++++ PROVIDED RECORDS

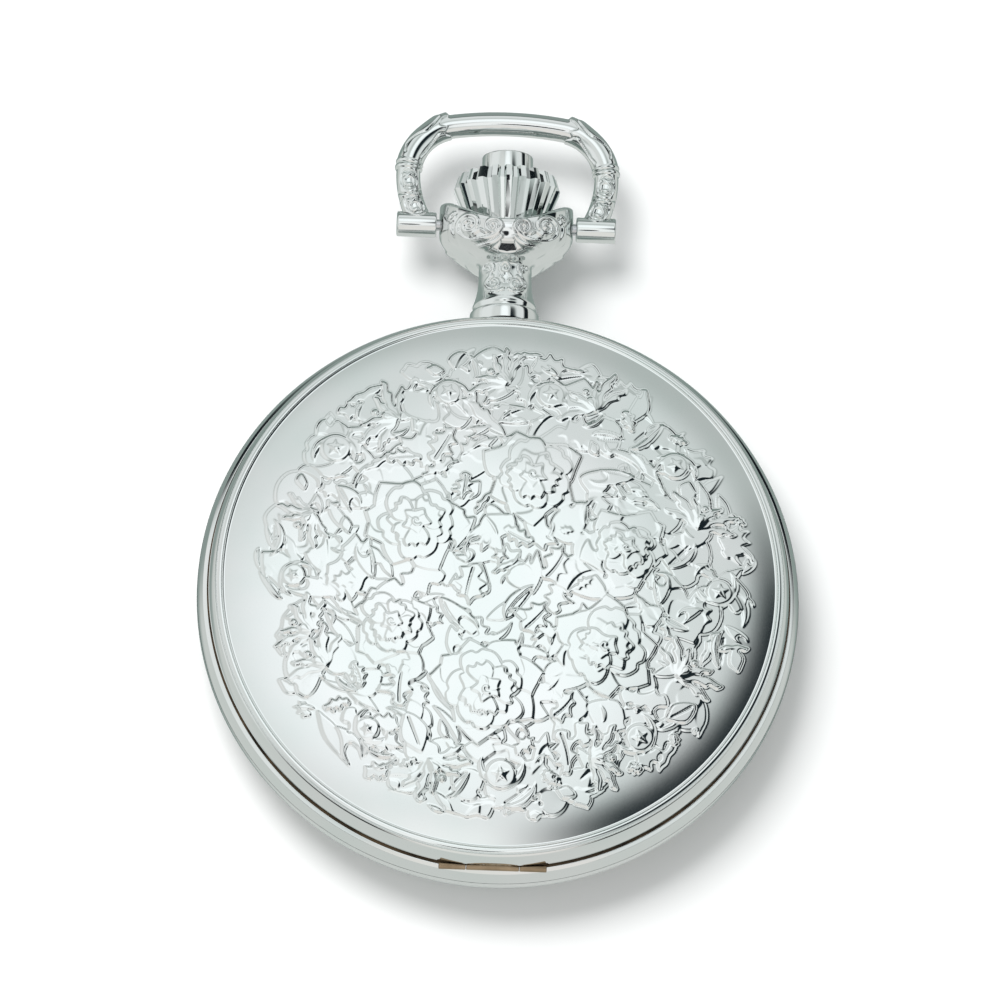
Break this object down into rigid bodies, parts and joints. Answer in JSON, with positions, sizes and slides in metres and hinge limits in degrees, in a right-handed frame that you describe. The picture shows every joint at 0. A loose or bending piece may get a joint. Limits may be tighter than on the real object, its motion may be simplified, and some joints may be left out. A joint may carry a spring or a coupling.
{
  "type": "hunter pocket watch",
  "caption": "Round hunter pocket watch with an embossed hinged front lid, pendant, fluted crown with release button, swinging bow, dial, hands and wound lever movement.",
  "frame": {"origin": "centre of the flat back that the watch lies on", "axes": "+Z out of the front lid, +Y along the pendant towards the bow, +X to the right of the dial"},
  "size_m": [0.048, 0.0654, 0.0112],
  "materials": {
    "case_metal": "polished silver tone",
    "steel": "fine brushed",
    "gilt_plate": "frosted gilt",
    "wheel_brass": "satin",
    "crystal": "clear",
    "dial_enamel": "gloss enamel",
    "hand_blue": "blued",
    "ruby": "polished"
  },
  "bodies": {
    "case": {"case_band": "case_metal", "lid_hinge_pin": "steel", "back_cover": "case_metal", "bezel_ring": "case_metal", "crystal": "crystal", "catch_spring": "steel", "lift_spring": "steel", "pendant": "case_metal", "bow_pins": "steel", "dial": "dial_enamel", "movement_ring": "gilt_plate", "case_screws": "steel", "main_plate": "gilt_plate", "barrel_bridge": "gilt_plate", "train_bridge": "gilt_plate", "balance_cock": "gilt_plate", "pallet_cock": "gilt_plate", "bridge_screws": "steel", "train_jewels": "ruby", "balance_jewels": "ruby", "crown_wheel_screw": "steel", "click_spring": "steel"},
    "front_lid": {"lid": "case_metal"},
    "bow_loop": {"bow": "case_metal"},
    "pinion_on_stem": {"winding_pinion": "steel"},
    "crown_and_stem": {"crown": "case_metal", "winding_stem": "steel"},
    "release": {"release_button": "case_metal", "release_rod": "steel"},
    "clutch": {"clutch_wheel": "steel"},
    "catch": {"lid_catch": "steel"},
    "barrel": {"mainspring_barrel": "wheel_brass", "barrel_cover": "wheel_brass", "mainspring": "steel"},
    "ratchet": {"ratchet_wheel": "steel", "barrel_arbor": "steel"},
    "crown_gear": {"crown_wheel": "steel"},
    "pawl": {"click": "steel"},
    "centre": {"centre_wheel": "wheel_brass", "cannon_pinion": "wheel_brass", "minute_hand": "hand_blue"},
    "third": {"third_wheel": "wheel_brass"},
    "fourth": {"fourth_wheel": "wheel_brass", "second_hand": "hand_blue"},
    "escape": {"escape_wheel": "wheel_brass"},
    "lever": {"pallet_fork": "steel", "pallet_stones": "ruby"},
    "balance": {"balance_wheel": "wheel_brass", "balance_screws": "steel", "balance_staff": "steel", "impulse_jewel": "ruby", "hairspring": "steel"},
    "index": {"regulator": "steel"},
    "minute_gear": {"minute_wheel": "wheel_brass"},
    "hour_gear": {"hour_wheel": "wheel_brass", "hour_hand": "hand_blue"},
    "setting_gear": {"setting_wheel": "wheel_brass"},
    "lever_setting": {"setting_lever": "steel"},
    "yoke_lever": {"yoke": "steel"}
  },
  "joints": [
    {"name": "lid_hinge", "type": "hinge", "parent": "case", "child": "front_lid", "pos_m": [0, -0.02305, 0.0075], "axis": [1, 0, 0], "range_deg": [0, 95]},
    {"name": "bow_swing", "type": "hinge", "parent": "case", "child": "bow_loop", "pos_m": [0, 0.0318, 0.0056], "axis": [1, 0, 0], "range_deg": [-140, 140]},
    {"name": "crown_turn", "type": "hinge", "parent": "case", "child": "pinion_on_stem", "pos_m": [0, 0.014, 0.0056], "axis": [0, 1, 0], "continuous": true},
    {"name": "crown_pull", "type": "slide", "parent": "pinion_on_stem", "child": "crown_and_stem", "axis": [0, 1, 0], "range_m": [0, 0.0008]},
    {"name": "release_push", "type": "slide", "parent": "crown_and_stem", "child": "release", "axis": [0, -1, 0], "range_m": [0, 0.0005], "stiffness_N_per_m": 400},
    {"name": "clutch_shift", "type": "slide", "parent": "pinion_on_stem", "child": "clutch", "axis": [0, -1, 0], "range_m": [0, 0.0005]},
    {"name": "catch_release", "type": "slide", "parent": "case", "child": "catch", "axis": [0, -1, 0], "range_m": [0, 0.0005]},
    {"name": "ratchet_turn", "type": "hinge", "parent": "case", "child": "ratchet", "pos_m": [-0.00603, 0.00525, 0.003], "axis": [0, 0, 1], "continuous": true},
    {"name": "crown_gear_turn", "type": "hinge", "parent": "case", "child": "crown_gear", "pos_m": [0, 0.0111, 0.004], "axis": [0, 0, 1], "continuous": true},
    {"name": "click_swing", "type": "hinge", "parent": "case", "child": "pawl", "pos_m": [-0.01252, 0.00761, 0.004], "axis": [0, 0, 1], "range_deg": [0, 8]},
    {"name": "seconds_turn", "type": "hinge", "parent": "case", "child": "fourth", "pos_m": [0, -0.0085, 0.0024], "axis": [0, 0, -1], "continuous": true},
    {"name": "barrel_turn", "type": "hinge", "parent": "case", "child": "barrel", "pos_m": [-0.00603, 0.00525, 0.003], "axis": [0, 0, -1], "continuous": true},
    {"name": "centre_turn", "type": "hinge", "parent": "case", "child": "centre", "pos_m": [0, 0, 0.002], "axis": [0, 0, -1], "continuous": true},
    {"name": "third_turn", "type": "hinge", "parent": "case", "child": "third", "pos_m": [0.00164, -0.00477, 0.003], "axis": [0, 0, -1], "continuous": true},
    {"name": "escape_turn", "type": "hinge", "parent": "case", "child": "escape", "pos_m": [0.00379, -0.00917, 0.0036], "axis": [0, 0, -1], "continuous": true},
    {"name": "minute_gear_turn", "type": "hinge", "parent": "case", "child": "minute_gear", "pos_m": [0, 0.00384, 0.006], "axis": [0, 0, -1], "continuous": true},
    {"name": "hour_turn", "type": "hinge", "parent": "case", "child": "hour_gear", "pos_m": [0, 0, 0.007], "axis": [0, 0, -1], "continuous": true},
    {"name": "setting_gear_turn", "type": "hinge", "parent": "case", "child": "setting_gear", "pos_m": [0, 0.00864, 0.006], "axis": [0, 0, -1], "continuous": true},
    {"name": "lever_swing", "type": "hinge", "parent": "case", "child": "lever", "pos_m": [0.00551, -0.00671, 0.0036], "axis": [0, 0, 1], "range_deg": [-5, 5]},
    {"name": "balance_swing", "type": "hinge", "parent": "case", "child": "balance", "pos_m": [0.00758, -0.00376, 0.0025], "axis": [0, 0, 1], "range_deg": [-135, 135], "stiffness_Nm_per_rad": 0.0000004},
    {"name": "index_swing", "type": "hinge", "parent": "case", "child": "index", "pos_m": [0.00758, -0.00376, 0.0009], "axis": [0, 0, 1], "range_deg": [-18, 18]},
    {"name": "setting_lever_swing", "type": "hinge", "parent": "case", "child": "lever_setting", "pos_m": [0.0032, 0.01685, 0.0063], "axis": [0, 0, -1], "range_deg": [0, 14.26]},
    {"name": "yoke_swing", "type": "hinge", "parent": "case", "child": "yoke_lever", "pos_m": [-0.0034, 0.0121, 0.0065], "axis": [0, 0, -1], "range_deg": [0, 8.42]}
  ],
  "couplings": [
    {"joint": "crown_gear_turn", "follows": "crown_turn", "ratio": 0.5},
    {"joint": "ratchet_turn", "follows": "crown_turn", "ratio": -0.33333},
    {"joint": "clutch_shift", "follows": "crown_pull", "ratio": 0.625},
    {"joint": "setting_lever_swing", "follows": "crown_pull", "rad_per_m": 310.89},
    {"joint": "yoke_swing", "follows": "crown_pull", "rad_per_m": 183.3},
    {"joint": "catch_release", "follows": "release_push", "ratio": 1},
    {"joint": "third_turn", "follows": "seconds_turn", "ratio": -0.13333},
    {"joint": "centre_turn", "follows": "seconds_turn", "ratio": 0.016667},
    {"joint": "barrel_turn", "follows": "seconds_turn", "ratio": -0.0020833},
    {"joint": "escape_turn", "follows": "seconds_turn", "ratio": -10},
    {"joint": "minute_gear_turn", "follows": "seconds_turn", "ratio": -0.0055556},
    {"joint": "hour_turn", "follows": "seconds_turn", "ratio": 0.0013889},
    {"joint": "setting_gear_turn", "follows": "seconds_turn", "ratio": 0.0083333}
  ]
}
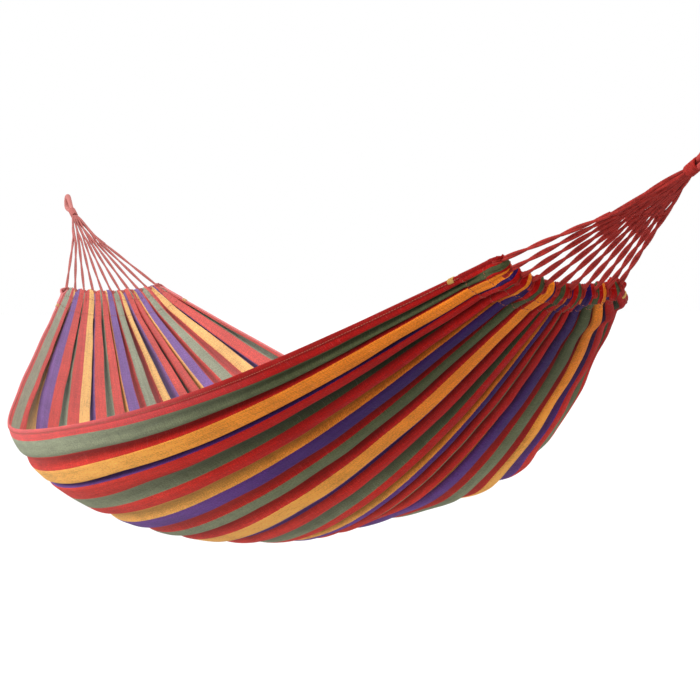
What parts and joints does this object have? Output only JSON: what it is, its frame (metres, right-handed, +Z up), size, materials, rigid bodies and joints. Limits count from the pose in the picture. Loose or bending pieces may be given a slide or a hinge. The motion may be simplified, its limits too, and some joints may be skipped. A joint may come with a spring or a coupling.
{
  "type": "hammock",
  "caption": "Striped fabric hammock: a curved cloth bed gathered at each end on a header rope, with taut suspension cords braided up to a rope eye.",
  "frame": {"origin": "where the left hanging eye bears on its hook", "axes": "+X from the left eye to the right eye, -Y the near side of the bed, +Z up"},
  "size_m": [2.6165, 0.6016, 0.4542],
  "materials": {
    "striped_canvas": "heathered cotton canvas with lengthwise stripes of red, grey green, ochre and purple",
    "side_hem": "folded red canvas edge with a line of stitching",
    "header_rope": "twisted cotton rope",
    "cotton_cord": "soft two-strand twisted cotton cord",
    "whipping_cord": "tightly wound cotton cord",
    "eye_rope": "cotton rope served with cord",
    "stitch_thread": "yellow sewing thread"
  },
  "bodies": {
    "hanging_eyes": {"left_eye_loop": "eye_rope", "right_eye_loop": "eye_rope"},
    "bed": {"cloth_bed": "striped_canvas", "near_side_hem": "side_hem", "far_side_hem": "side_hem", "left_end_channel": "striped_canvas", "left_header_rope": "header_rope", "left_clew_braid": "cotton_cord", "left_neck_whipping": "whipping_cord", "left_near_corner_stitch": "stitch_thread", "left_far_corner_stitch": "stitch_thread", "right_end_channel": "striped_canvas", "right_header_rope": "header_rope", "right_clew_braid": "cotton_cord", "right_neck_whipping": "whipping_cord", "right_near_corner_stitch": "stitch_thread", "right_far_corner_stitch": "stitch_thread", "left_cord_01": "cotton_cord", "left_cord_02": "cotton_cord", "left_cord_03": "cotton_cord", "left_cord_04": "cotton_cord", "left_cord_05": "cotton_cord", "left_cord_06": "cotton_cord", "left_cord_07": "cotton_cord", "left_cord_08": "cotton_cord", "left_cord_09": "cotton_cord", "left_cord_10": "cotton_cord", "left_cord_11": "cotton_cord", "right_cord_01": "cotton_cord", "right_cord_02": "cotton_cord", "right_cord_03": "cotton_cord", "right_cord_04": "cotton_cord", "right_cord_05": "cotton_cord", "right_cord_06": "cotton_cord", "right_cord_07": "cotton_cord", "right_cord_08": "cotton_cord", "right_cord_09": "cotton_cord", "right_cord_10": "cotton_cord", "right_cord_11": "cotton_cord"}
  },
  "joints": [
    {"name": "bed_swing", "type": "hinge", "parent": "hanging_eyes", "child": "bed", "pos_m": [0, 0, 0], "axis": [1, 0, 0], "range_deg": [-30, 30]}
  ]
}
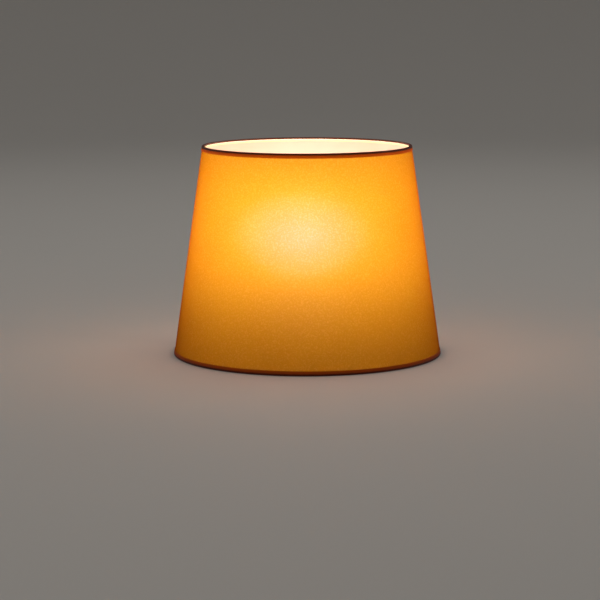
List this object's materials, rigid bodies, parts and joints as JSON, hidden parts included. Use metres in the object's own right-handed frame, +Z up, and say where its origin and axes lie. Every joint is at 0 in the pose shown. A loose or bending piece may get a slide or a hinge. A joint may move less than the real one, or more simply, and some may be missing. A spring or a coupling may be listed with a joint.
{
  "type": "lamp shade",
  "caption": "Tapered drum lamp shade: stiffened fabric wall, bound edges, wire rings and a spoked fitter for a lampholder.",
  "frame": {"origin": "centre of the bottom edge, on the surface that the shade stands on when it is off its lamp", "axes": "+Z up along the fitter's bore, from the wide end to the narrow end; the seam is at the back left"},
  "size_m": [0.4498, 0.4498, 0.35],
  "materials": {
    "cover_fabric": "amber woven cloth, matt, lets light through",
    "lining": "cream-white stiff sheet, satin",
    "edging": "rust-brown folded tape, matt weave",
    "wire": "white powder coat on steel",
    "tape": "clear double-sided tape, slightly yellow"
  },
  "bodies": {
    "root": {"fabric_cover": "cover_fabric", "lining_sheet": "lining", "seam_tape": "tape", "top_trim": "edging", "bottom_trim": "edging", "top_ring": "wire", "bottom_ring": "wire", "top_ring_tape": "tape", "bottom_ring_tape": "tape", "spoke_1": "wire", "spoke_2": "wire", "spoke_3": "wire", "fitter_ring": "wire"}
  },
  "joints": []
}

++++++++

▸ WHAT IS REQUIRED: In the entries above, find the line containing "List this object's". Set down that line and every line after it through the last one, exactly and alone.

▸ EXERCISE SOLUTION:
List this object's materials, rigid bodies, parts and joints as JSON, hidden parts included. Use metres in the object's own right-handed frame, +Z up, and say where its origin and axes lie. Every joint is at 0 in the pose shown. A loose or bending piece may get a slide or a hinge. A joint may move less than the real one, or more simply, and some may be missing. A spring or a coupling may be listed with a joint.
{
  "type": "lamp shade",
  "caption": "Tapered drum lamp shade: stiffened fabric wall, bound edges, wire rings and a spoked fitter for a lampholder.",
  "frame": {"origin": "centre of the bottom edge, on the surface that the shade stands on when it is off its lamp", "axes": "+Z up along the fitter's bore, from the wide end to the narrow end; the seam is at the back left"},
  "size_m": [0.4498, 0.4498, 0.35],
  "materials": {
    "cover_fabric": "amber woven cloth, matt, lets light through",
    "lining": "cream-white stiff sheet, satin",
    "edging": "rust-brown folded tape, matt weave",
    "wire": "white powder coat on steel",
    "tape": "clear double-sided tape, slightly yellow"
  },
  "bodies": {
    "root": {"fabric_cover": "cover_fabric", "lining_sheet": "lining", "seam_tape": "tape", "top_trim": "edging", "bottom_trim": "edging", "top_ring": "wire", "bottom_ring": "wire", "top_ring_tape": "tape", "bottom_ring_tape": "tape", "spoke_1": "wire", "spoke_2": "wire", "spoke_3": "wire", "fitter_ring": "wire"}
  },
  "joints": []
}